Certainly, and this gets back to what you might have meant by the
correspondence versus reference issue. The "friend that doesn't exist"
is a cognitive referent of friend, as 'friend' is a concept formed
from other concepts. You can follow such a cognitive chain, and it
will always eventually lead outside of concepts to percepts to
whatever was the object of the percepts.
> What is that difference, exactly? According to your theory,
> neither friend "really exists" and our conceptualization is
> just a model of something...except that we can't even call
> it "something" since even that has no meaning except for
> its "cognitive utility."
The term "really exists" is your term. If it exists dependent on
consciousness, and consciousness really exists (which it does), then
it really exists. Consciousness is just as real as anything else.
AS for it having "no meaning except for its cognitive utility", this a
mis-statement of my position. Though its meaning arises from cognitive
utility, its meaning is not its cognitive utility.
In other words, I form the concept "friend" rather than "random
assortment of friends and green bits of fluff" out of cognitive
utility. But the *meaning* of friend is not its cognitive utility.
> If a giant pulsar zapped all consciousness but not any objects,
> are you actually saying there'd be no difference between the
> two objects that had both been referred to as "friend"?
There would be a huge difference. One would no longer have any
existence at all as far as I can see. The things the other one used to
correspond to would still exist (though not as referents).
> Just
> offhand, it seems like "One's there; one isn't," is a pretty big
> difference.
I agree. But then again, is there a big difference between a concept
formed from other concepts and a concept formed from percepts? Both
have percepts at the root. It's just links in the chain.

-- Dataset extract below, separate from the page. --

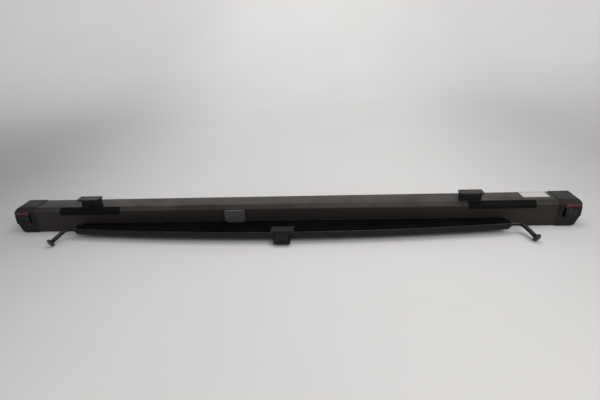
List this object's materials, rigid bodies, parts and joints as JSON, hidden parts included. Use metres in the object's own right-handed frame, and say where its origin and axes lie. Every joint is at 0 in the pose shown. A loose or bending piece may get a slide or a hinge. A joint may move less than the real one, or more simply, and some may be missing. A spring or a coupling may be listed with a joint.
{
  "type": "luggage partition net cassette",
  "caption": "Car luggage-space partition net: extruded cassette with a sprung net roller, locking end caps, seat hooks, and a bowed net bar with sprung end rods that hook into the roof.",
  "frame": {"origin": "middle of the housing's flat underside", "axes": "+X runs along the cassette to the right end, -Y is the way the net pulls out, +Z points out of the side with the seat hooks"},
  "size_m": [1.1216, 0.1231, 0.072],
  "materials": {
    "housing": "dark brown-grey satin anodised aluminium with fine lengthwise draw lines",
    "cap_plastic": "charcoal fine-grained moulded plastic",
    "trim_grey": "mid-grey fine-grained moulded plastic",
    "indicator_red": "signal-red semi-gloss insert",
    "hook_steel": "black e-coated pressed steel",
    "rod_steel": "black-coated round steel bar",
    "zinc_steel": "zinc-plated steel",
    "guard_rubber": "matt black rubber",
    "netting": "black knotless polyester netting with a woven hem",
    "bar_plastic": "black satin moulded plastic",
    "label_paper": "blank white self-adhesive film"
  },
  "bodies": {
    "housing": {"housing_profile": "housing", "left_end_cap": "cap_plastic", "right_end_cap": "cap_plastic", "left_bearing_plate": "cap_plastic", "right_bearing_plate": "cap_plastic", "left_guide_plate": "trim_grey", "right_guide_plate": "trim_grey", "left_lock_indicator": "indicator_red", "right_lock_indicator": "indicator_red", "left_hook": "hook_steel", "right_hook": "hook_steel", "spring_bracket": "hook_steel", "spring_arbor": "hook_steel", "left_cap_screw_1": "zinc_steel", "left_cap_screw_2": "zinc_steel", "right_cap_screw_1": "zinc_steel", "right_cap_screw_2": "zinc_steel", "left_hook_rivet_1": "zinc_steel", "left_hook_rivet_2": "zinc_steel", "right_hook_rivet_1": "zinc_steel", "right_hook_rivet_2": "zinc_steel", "left_lock_spring": "zinc_steel", "right_lock_spring": "zinc_steel", "release_spring": "zinc_steel", "winding_spring": "zinc_steel", "left_edge_guard": "guard_rubber", "right_edge_guard": "guard_rubber", "net_lead": "netting", "blank_label": "label_paper"},
    "roller": {"roller_tube": "zinc_steel", "roller_bush": "cap_plastic", "roller_axle": "cap_plastic", "net_roll": "netting"},
    "net_bar": {"net_bar": "bar_plastic", "net_hem": "netting", "net_skirt": "netting", "pull_handle": "bar_plastic", "left_rod_spring": "zinc_steel", "right_rod_spring": "zinc_steel"},
    "left_rod": {"left_rod": "rod_steel"},
    "right_rod": {"right_rod": "rod_steel"},
    "left_slider": {"left_lock_slider": "trim_grey"},
    "right_slider": {"right_lock_slider": "trim_grey"},
    "release": {"release_tab": "trim_grey"}
  },
  "joints": [
    {"name": "net_pull", "type": "slide", "parent": "housing", "child": "net_bar", "axis": [0, -1, 0], "range_m": [0, 0.8], "stiffness_N_per_m": 15, "springref_m": -0.6},
    {"name": "roller_spin", "type": "hinge", "parent": "housing", "child": "roller", "pos_m": [0, 0.0025, 0.026], "axis": [1, 0, 0], "continuous": true},
    {"name": "left_rod_slide", "type": "slide", "parent": "net_bar", "child": "left_rod", "axis": [1, 0, 0], "range_m": [0, 0.008], "stiffness_N_per_m": 400, "springref_m": -0.006, "deforming": ["left_rod_spring"]},
    {"name": "right_rod_slide", "type": "slide", "parent": "net_bar", "child": "right_rod", "axis": [-1, 0, 0], "range_m": [0, 0.008], "stiffness_N_per_m": 400, "springref_m": -0.006, "deforming": ["right_rod_spring"]},
    {"name": "left_lock_slide", "type": "slide", "parent": "housing", "child": "left_slider", "axis": [1, 0, 0], "range_m": [0, 0.0055], "stiffness_N_per_m": 800, "springref_m": -0.004, "deforming": ["left_lock_spring"]},
    {"name": "right_lock_slide", "type": "slide", "parent": "housing", "child": "right_slider", "axis": [-1, 0, 0], "range_m": [0, 0.0055], "stiffness_N_per_m": 800, "springref_m": -0.004, "deforming": ["right_lock_spring"]},
    {"name": "release_press", "type": "slide", "parent": "housing", "child": "release", "axis": [0, 1, 0], "range_m": [0, 0.0025], "stiffness_N_per_m": 600, "springref_m": -0.003, "deforming": ["release_spring"]}
  ],
  "couplings": [
    {"joint": "roller_spin", "follows": "net_pull", "rad_per_m": -66.67}
  ]
}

Even the friend that does not exist, as a concept, arises from
knowledge about friends that do exist, and to an extent corresponds to
them.
I can talk about Han Solo as a friend of Princess Leia even though
neither of them existed. Their friendship, at least, is not so very
different between the friendship of two existent people, so far as my
concept of it is concerned anyway.
Ask yourself this -- how different is my concept of friend, so far as
two people are concerned, if those two people are fictional rather
than two actual people I've never met? In both cases, my experience of
their friendship can be much the same. I may not even be sure the two
people were real or not. (Consider someone who read Romeo and Juliet
without being told whether it was a fictional account or a historical
one.)
> Indeed, even in the absence of the pulsar, I'd say
> that's such a big difference, that it readily lends itself to
> "cognitive utility." Not only do you disagree, but apparently
> you disagree so much that you don't even have a concept to
> distinguish the two!
I don't have a concept to distinguish "friendship between real people"
versus "friendship between fictional people". Why should I? The
friendship is the same relationship. As far as the friendship itself
is concerned in my cognition, it's between my concepts of those two
people, and my concepts of fictional people is not much different from
my concepts of real people.
So to get from the "friendship" to the warm bodies, you must go
through a few steps. In those steps, the difference between real
people and fictional people is quite attenuated. So much so, that the
love between Romeo and Juliet, at least to me, is no different from
the love between Brad and Jennnifer. Okay, bad example.
> In fact, if I take you literally, you don't even think there IS
> a difference between the two. If that's wrong, then tell me
> what the difference is. All you've got so far is, "We model one
> that exists; we model the other that it doesn't." So I
> understand the difference between the models. Now tell
> me the difference between the two things we're modelling.
> Me, I'd say, "One exists; one doesn't." But you can't say that
> since that's just a /model/ distinction to you. It really reads,
> "Our model says one exists; our model says the other doesn't."
> That's fine and all, but how the hell do you distinguish between
> OBJECTS that exist, versus that don't?
I agree with you. The difference is that one exists and the other
doesn't. But for this purpose, that makes little difference.
As far as the love is concerned, if I read about the love between two
people and model that love cognitively, it really makes no difference
if they're two people who actually existed in the past, actually exist
now, or are entirely fictional. I can model their love cognitively and
manipulate that model.
Note that my *concept* of love must correspond (in the weakest sense)
to actual experiences of actual objects that I've had. But these need
not be the referents. (As 'friend' can correspond to experiences of
enemies by contradistinction, though enemies are not referents of the
concept 'friend'.)
> Plus, since you've
> bought into this silliness, you also think they're equivalent in
> that NEITHER "really" exists. You have taken a moderately
> interesting point and extrapolated it beyond belief, not to
> mention beyond sanity.
That is *your* silliness. You pretend you're talking about something,
but you are only talking about something sometimes. I don't pretend
Han Solo exists just because I have a concept of him. But I don't
pretend my concept 'Han Solo' is independent of any experiences I've
had with things that exist.
> You've already explained how an object relies on our
> consciousness for its existence. Does this go to
> existence itself? Absent consciousness, is there also
> no such thing as existence IYO?
No, at least I think that's extraordinary unlikely. The only way I can
imagine that that could possibly be true, and I'm not even sure it's
possible, is if literally everything is conscious on some level. That
seems fantastically improbable at minimum and quite likely entirely
impossible. But I cannot absolutely rule it out. In that case, there
could be no existence without consciousness.
But otherwise, absolutely, existence is prior to cognition. But
cognition creates things that we later cogitate about as well.
Something outside is always at the root of any such hierarchy, but you
may have to walk the chain pretty far to get to it.